In 1996, the State Bar further emphasized the importance of the Access to Justice program when it reaffirmed it as one of the 10 Basic Goals of the Bar. The Bar’s Access to Justice program seeks to increase opportunities for lawyers’ pro bono work, improve the mechanisms for the delivery of legal services and the use of technology, and increase the development of financial resources to address the unmet legal needs of the poor.

The program received national recognition in 1998 when it received the American Bar Association’s Harrison Tweed Award. The Tweed Award recognizes extraordinary achievements of state and local bar associations in providing access to civil legal services to low-income individuals.

Working for access to justice for all should be part of the Bar’s role no matter how fast-paced and busy we become as lawyers.


The State Bar of Michigan is committed to assisting its members in maintaining the highest ethical standards. The Bar’s Standing Committee on Judicial and Professional Ethics answers written questions from members regarding judicial and professional ethics. The inquiries are limited to the prospective conduct of the inquirer. The committee issues informal ethics opinions, and when adopted by the State Bar’s Board of Commissioners, formal ethics opinions.

The State Bar also provides an "Ethics Hotline" as a service to members. Members who have ethical questions regarding their own prospective conduct may call the Hotline at (517) 485-3849 and receive the informal, personal opinion of staff counsel. Regulation Counsel Thomas Byerley and Assistant Counsel Victoria Kremski handle 25-40 calls on the Hotline each day. Handling this volume of calls every day is the kind of service the Bar offers that benefits members and the public.

Lawyers and Judges Assistance Program

The Michigan Lawyers and Judges Assistance Program (LJAP), a service offered by the State Bar of Michigan, has been in existence since 1979, making it one of the oldest lawyers’ assistance programs in the country. Often called a "broad brush" program, the LJAP is prepared to assist families and individuals who are faced with issues related to depression, HIV/AIDS, gambling, chemical dependency, stress, marriage and family difficulties, and/or life stage adjustment issues.

Senior Director William Livingston and Director Martha Burkett, both highly experienced and skilled addictions and mental health professionals, staff the LJAP. All contact with the LJAP is completely confidential and LJAP policy is based on federal confidentiality guidelines, which prohibit disclosure about program participants to anyone without prior written consent.

There is no charge for telephone consultations or other LJAP services provided to lawyers, judges, their families, or employees of the State Bar. The LJAP is happy to assist law firms in the identification of those in need of services, as well as facilitating an attorney monitoring agreement for the attorney in question, as appropriate. The LJAP also provides educational seminars.


The State Bar continues to have a strong legislative program. The Bar has held regular meetings with legislative leaders, key committee members, and the lawyer legislators serving in the House and Senate. We continue to focus on issues dealing with the efficiency and efficacy of our courts, the economics of the practice of law, the ethics and regulation of the profession and, of course, on the other issues that are permitted under the Supreme Court Order 93-5. The Bar’s legislative program is regulated by the Court under this order. The presence of the State Bar of Michigan in public policy is very important and continues to be effective and strong.

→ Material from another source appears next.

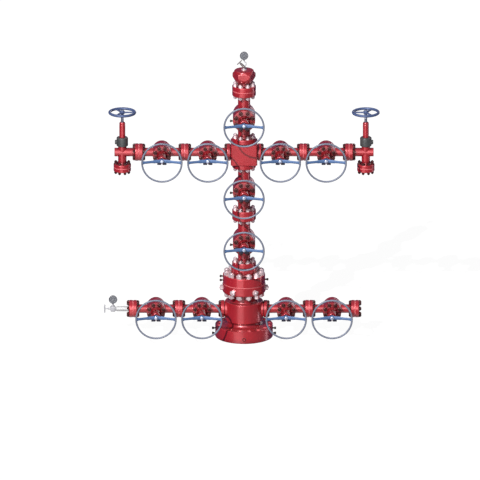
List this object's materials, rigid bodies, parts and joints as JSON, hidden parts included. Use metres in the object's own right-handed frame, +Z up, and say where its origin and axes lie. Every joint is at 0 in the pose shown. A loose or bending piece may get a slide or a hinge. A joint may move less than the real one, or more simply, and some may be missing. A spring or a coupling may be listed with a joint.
{
  "type": "oil wellhead valve stack",
  "caption": "Surface production tree on a tubing head: stacked gate valves with handwheels, a flow cross, side wings ending in adjustable chokes, a tree cap and pressure gauges.",
  "frame": {"origin": "centre of the bottom flange's lower face, on the well axis", "axes": "+Z up the well axis, -Y towards the front with the handwheels, +X to the right seen from the front"},
  "size_m": [3.1311, 0.7705, 3.3848],
  "materials": {
    "red_paint": "gloss enamel over forged steel",
    "blue_paint": "satin enamel on cast wheels",
    "grey_iron": "dark grey, slightly rough",
    "bright_steel": "bright stainless",
    "gauge_grey": "dark grey case",
    "dark_steel": "black oxide",
    "plated_nut": "bright plated studs and nuts",
    "black_nut": "black oxide studs and nuts",
    "dial": "printed dial",
    "gauge_glass": "clear"
  },
  "bodies": {
    "tree": {"tubing_head": "red_paint", "tubing_head_adapter": "red_paint", "flow_cross": "red_paint", "lower_master_body": "red_paint", "lower_master_bonnet": "red_paint", "upper_master_body": "red_paint", "upper_master_bonnet": "red_paint", "swab_body": "red_paint", "swab_bonnet": "red_paint", "wing_left_outer_body": "red_paint", "wing_left_inner_body": "red_paint", "wing_right_inner_body": "red_paint", "wing_right_outer_body": "red_paint", "wing_bonnets": "red_paint", "casing_left_outer_body": "red_paint", "casing_left_inner_body": "red_paint", "casing_right_inner_body": "red_paint", "casing_right_outer_body": "red_paint", "casing_bonnets": "red_paint", "left_choke_body": "red_paint", "right_choke_body": "red_paint", "choke_stem_housings": "red_paint", "choke_outlet_flanges": "red_paint", "casing_gauge_flange": "red_paint", "casing_companion_flange": "red_paint", "tree_cap_hub": "red_paint", "tree_cap_nut": "red_paint", "choke_collars": "grey_iron", "casing_nipple": "bright_steel", "casing_needle_valve": "bright_steel", "cap_needle_valve": "bright_steel", "lockdown_screws": "bright_steel", "casing_gauge": "gauge_grey", "cap_gauge": "gauge_grey", "grease_and_test_fittings": "dark_steel"},
    "lower_master_wheel": {"lower_master_handwheel": "blue_paint"},
    "upper_master_wheel": {"upper_master_handwheel": "blue_paint"},
    "swab_wheel": {"swab_handwheel": "blue_paint"},
    "wing_left_outer_wheel": {"wing_left_outer_handwheel": "blue_paint"},
    "wing_left_inner_wheel": {"wing_left_inner_handwheel": "blue_paint"},
    "wing_right_inner_wheel": {"wing_right_inner_handwheel": "blue_paint"},
    "wing_right_outer_wheel": {"wing_right_outer_handwheel": "blue_paint"},
    "casing_left_outer_wheel": {"casing_left_outer_handwheel": "blue_paint"},
    "casing_left_inner_wheel": {"casing_left_inner_handwheel": "blue_paint"},
    "casing_right_inner_wheel": {"casing_right_inner_handwheel": "blue_paint"},
    "casing_right_outer_wheel": {"casing_right_outer_handwheel": "blue_paint"},
    "left_choke_wheel": {"left_choke_handwheel": "blue_paint"},
    "right_choke_wheel": {"right_choke_handwheel": "blue_paint"},
    "casing_needle_knob": {"casing_needle_handle": "bright_steel"},
    "cap_needle_knob": {"cap_needle_handle": "bright_steel"}
  },
  "joints": [
    {"name": "lower_master_wheel_turn", "type": "hinge", "parent": "tree", "child": "lower_master_wheel", "pos_m": [0, 0, 1.1385], "axis": [0, -1, 0], "continuous": true},
    {"name": "upper_master_wheel_turn", "type": "hinge", "parent": "tree", "child": "upper_master_wheel", "pos_m": [0, 0, 1.7575], "axis": [0, -1, 0], "continuous": true},
    {"name": "swab_wheel_turn", "type": "hinge", "parent": "tree", "child": "swab_wheel", "pos_m": [0, 0, 2.6145], "axis": [0, -1, 0], "continuous": true},
    {"name": "wing_left_outer_wheel_turn", "type": "hinge", "parent": "tree", "child": "wing_left_outer_wheel", "pos_m": [-0.9325, 0, 2.186], "axis": [0, -1, 0], "continuous": true},
    {"name": "wing_left_inner_wheel_turn", "type": "hinge", "parent": "tree", "child": "wing_left_inner_wheel", "pos_m": [-0.4115, 0, 2.186], "axis": [0, -1, 0], "continuous": true},
    {"name": "wing_right_inner_wheel_turn", "type": "hinge", "parent": "tree", "child": "wing_right_inner_wheel", "pos_m": [0.4115, 0, 2.186], "axis": [0, -1, 0], "continuous": true},
    {"name": "wing_right_outer_wheel_turn", "type": "hinge", "parent": "tree", "child": "wing_right_outer_wheel", "pos_m": [0.9325, 0, 2.186], "axis": [0, -1, 0], "continuous": true},
    {"name": "casing_left_outer_wheel_turn", "type": "hinge", "parent": "tree", "child": "casing_left_outer_wheel", "pos_m": [-0.9995, 0, 0.3195], "axis": [0, -1, 0], "continuous": true},
    {"name": "casing_left_inner_wheel_turn", "type": "hinge", "parent": "tree", "child": "casing_left_inner_wheel", "pos_m": [-0.4785, 0, 0.3195], "axis": [0, -1, 0], "continuous": true},
    {"name": "casing_right_inner_wheel_turn", "type": "hinge", "parent": "tree", "child": "casing_right_inner_wheel", "pos_m": [0.4785, 0, 0.3195], "axis": [0, -1, 0], "continuous": true},
    {"name": "casing_right_outer_wheel_turn", "type": "hinge", "parent": "tree", "child": "casing_right_outer_wheel", "pos_m": [0.9995, 0, 0.3195], "axis": [0, -1, 0], "continuous": true},
    {"name": "left_choke_wheel_turn", "type": "hinge", "parent": "tree", "child": "left_choke_wheel", "pos_m": [-1.382, 0, 2.186], "axis": [0, 0, 1], "continuous": true},
    {"name": "right_choke_wheel_turn", "type": "hinge", "parent": "tree", "child": "right_choke_wheel", "pos_m": [1.382, 0, 2.186], "axis": [0, 0, 1], "continuous": true},
    {"name": "casing_needle_knob_turn", "type": "hinge", "parent": "tree", "child": "casing_needle_knob", "pos_m": [-1.55, 0, 0.3195], "axis": [-1, 0, 0], "continuous": true},
    {"name": "cap_needle_knob_turn", "type": "hinge", "parent": "tree", "child": "cap_needle_knob", "pos_m": [0, 0, 3.2023], "axis": [-0.7071, 0, 0.7071], "continuous": true}
  ]
}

Each month the State Bar publishes a "Legislative Report" in the Michigan Bar Journal complete with new bills to be considered by the Bar’s Board of Commissioners and a "Legislative Program" with a list of bills on which the State Bar has taken an official position. The Bar also publishes legislative information on its website at As you might expect, the information on our website is updated much sooner than we are able to provide the information in the Bar Journal. It’s all part of our fast-paced environment.

Open Justice System

In conjunction with the State Bar’s Long Range Plan, the Bar established Goal VIII of its 10 Basic Goals: The State Bar of Michigan shall support and improve the openness of the profession. The State Bar has made a commitment to addressing and eliminating bias and discrimination within the profession and has been proactive in these efforts. In 1998, the State Bar’s Board of Commissioners unanimously approved the creation of the State Bar of Michigan Open Justice Commission. The commission is co-chaired by Michigan Supreme Court Justice Marilyn Kelly and Michigan Court of Appeals Judge Harold Hood. Its mission is to raise public and professional awareness of open justice issues and the impact of race, ethnic origin, gender, religion, sexual orientation, or disability on the fair delivery of justice in our state; to reduce or eliminate such bias or invidious discrimination within the courts or legal profession; and to increase public confidence in the fairness of the legal profession and the equal application of law for all citizens.

At this time, the commission has 35 active projects, including:

•The creation of a Court Service Protocol

•Certification of court interpreters and translation of court documents

•Survey of the impact of disabilities on judges, lawyers, and users within the courts and legal profession

•Creation of an inter-faith Bench/Bar guide

•Creation of a Best Practices Manual for juvenile community-based prevention and treatment

•Support of the Kent County Law Center Future Search project

•An educational program on sexual orientation and gender identity and the law

•A pro bono initiative for increasing legal representation for domestic violence victims

•A four-county initiative to increase representation and participation in juries

The work of the State Bar’s Open Justice Department and Open Justice Commission are an integral part in ensuring equality and diversity in the legal profession and the justice system as a whole.

These are all core areas of concern to the Bar that remain important even in a changing environment. It is not meant to be a comprehensive list. But whether it is positioning the Bar to help members deal with advances in technology or fulfilling the Bar’s responsibilities in serving the public, you can be assured that your State Bar is here to address the issues facing the legal profession now and in the future. We are committed to ensuring that the Bar is, and continues to be, important to the public and to members in their professional lives.